Favoriser une immigration qualifiée
Si le volet « asile » monopolise l’attention des médias français, le texte du projet de loi présenté à partir de lundi soir met l’accent sur la volonté du gouvernement de privilégier une immigration qualifiée.
Le projet de loi veut ainsi améliorer les conditions d’accueil « des talents étrangers (professionnels hautement qualifiés, étudiants internationaux, chercheurs) et renforcer les capacités de notre pays à attirer ces profils qui participent tant de notre dynamisme économique que de notre rayonnement linguistique et culturel ». Des propos qui font écho à ceux du président Macron tenus à Alger en décembre dernier. « Moi je souhaite qu’on regarde les choses au cas par cas. Qu’on puisse d’abord avoir une politique très volontariste avec des visas de circulation qui facilitent la vie des intellectuels, des artistes, des hommes d’affaires, des femmes politiques qui doivent circuler entre nos deux pays », avait-il dit au cours d’un entretien accordé à TSA.
Le texte étend ainsi le champ de la carte de séjour pluriannuelle « passeport talent » – issu de la loi du 7 mars 2016 – au cas des entreprises innovantes reconnues comme telles par un organisme public (comme dans le cas du programme « French Tech Visa ») et « à toute personne susceptible de participer de façon significative et durable au rayonnement de la France ou à son développement ».

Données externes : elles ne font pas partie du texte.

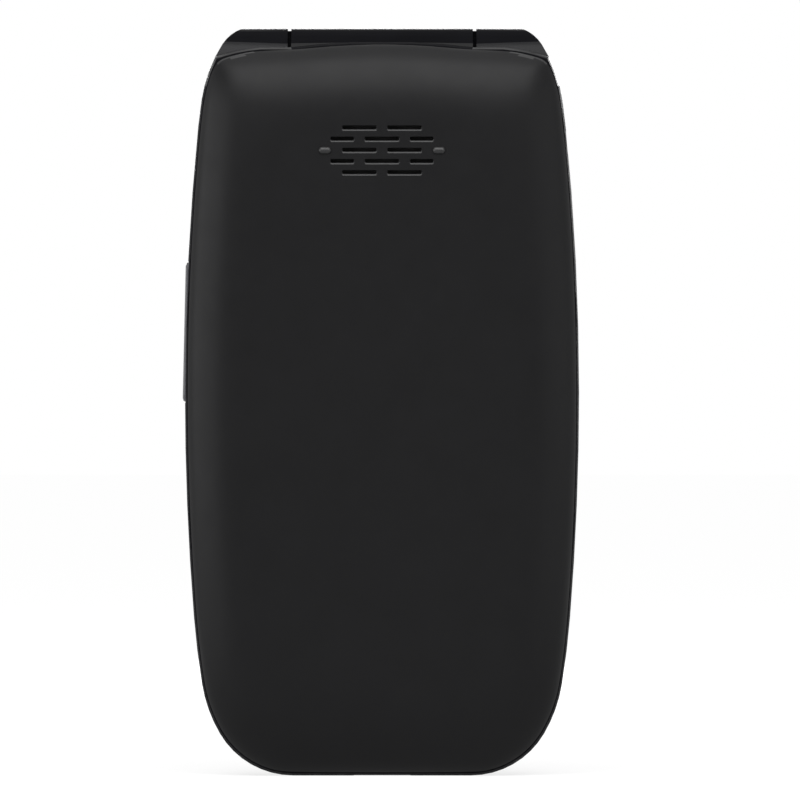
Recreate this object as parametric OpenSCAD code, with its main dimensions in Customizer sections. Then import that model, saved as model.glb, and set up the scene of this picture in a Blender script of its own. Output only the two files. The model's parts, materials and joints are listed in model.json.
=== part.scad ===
// Flip phone, closed and standing on its foot, in millimetres.
// X runs across the phone, Y through its thickness with the battery cover at -Y and the lid at +Y,
// Z along its length with the hinge at the top. The origin is under the middle of the foot.

/* [Body] */
// Width at the widest part
body_w = 54.8; // [53:0.2:60]
// Length from the foot to the top of the hinge barrel
body_len = 104; // [100:0.5:112]
// Gap between the closed halves
halves_gap = 0.4; // [0.3:0.05:0.6]
// Thickness of the housings' side walls
side_wall = 1.5; // [1.3:0.1:2]
// Radius of the soft edge round the two inner faces
edge_r = 0.6; // [0.3:0.1:0.9]
// Largest gap between an arc of the outline and its chords
outline_tol = 0.03; // [0.02:0.01:0.1]

/* [Battery cover] */
// Thickness of the battery cover
cover_wall = 1.2; // [1:0.1:1.6]
// Width of the rolled edge along the sides
back_roll_side = 8.5; // [6:0.5:10]
// Width of the rolled edge at the two ends
back_roll_end = 11; // [8:0.5:13]
// Depth of the rolled edge
back_roll_depth = 5.2; // [4.8:0.1:6]
// Angle round the roll at which the cover ends and the housing begins
cover_seam_angle = 74; // [68:1:78]
// Gap along the cover's seam
seam_gap = 0.15; // [0.1:0.05:0.3]
// Length of each locating tab inside the cover
tab_l = 4.4; // [3:0.1:6]
// Thickness of each locating tab
tab_t = 0.7; // [0.5:0.1:0.9]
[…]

La carte de séjour pluriannuelle « passeport talent (famille) » est délivrée de plein droit au conjoint du titulaire de la carte « passeport talent » et « à ses enfants entrés mineurs en France dans l’année qui suit leurs dix-huitième anniversaire », indique le texte.
Enfin il faut noter la création d’une carte de séjour temporaire spécifique (portant la mention « jeune au pair ») et destinée à toute personne âgée de 18 à 30 ans, « venant en France pour améliorer ses capacités linguistiques et hébergée par une famille en contrepartie de la garde d’enfants et de menus travaux » est également mentionnée dans le projet de loi. Elle serait renouvelable une fois.